Extract, without alteration, each line from the start of the listing to the line bearing "return made.outputs[0]".

########

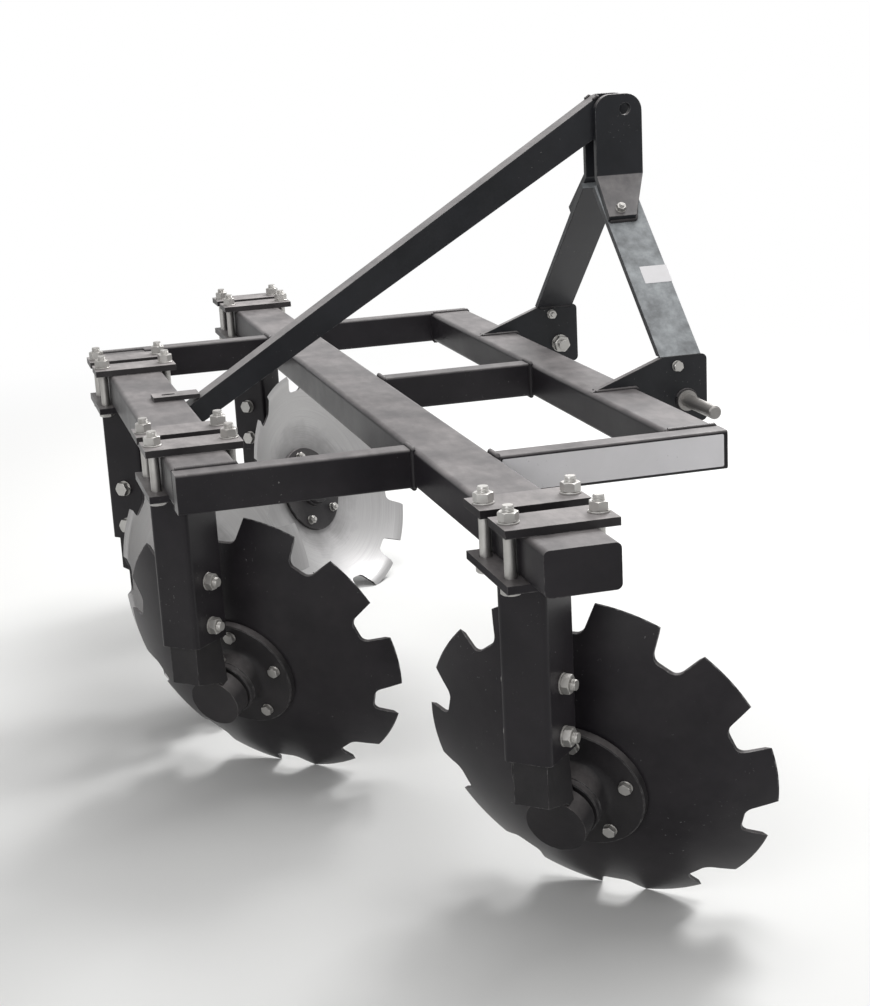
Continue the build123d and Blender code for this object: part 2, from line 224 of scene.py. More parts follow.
def combine(tree, operation, first, second, clamp=False):
    """Output of a sum, product or other operation on two numbers."""
    made = node(tree, "ShaderNodeMath", {0: first, 1: second}, operation=operation, use_clamp=clamp)
    return made.outputs[0]


def spread(tree, source, low, high, to_low=0.0, to_high=1.0):
    """The source's stretch from low to high, laid out from to_low to to_high."""
    return node(tree, "ShaderNodeMapRange", {0: source, 1: low, 2: high, 3: to_low, 4: to_high}).outputs[0]


def surface_point(tree):
    """Place in the piece's own space."""
    return node(tree, "ShaderNodeTexCoord").outputs["Object"]


def mottle(tree, where, scale, detail, rough, stretch=None):
    """Fractal noise of that scale, drawn out along an axis where stretch says so."""
    if stretch is not None:
        where = node(tree, "ShaderNodeMapping", {"Vector": where, "Scale": stretch}).outputs[0]
    inputs = {"Vector": where, "Scale": scale, "Detail": detail, "Roughness": rough}
    return node(tree, "ShaderNodeTexNoise", inputs).outputs["Fac"]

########

**Expected answer**
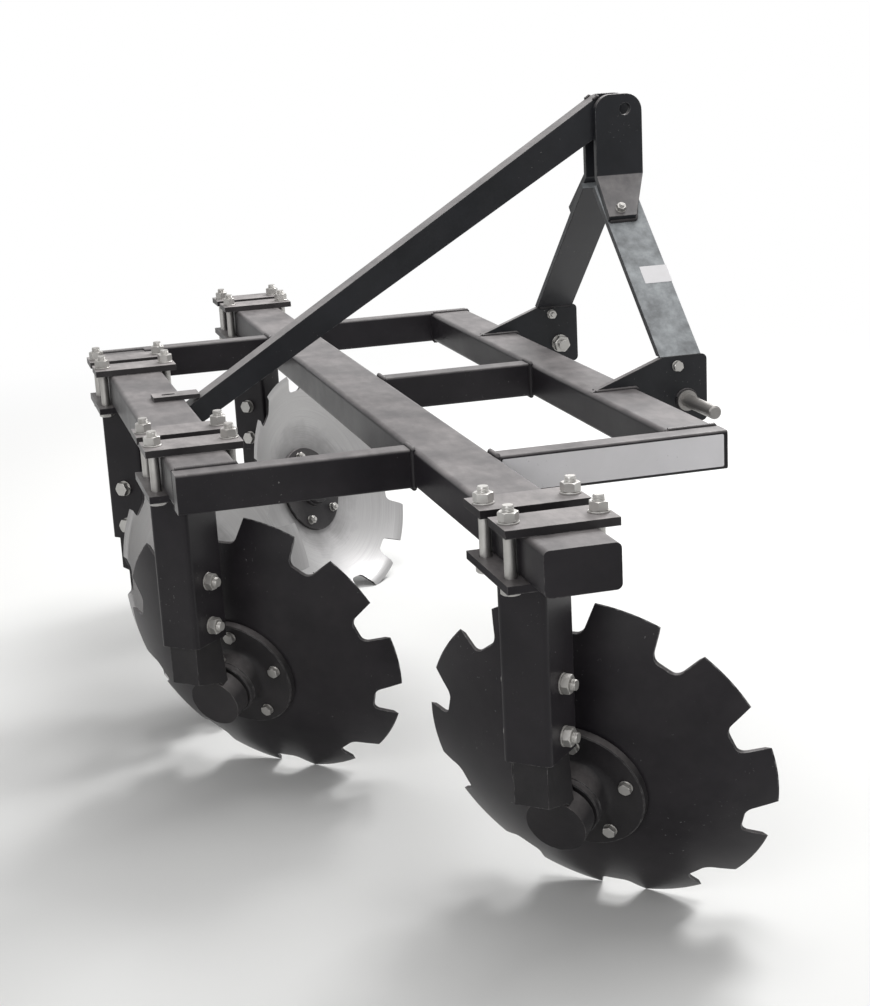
Continue the build123d and Blender code for this object: part 2, from line 224 of scene.py. More parts follow.
def combine(tree, operation, first, second, clamp=False):
    """Output of a sum, product or other operation on two numbers."""
    made = node(tree, "ShaderNodeMath", {0: first, 1: second}, operation=operation, use_clamp=clamp)
    return made.outputs[0]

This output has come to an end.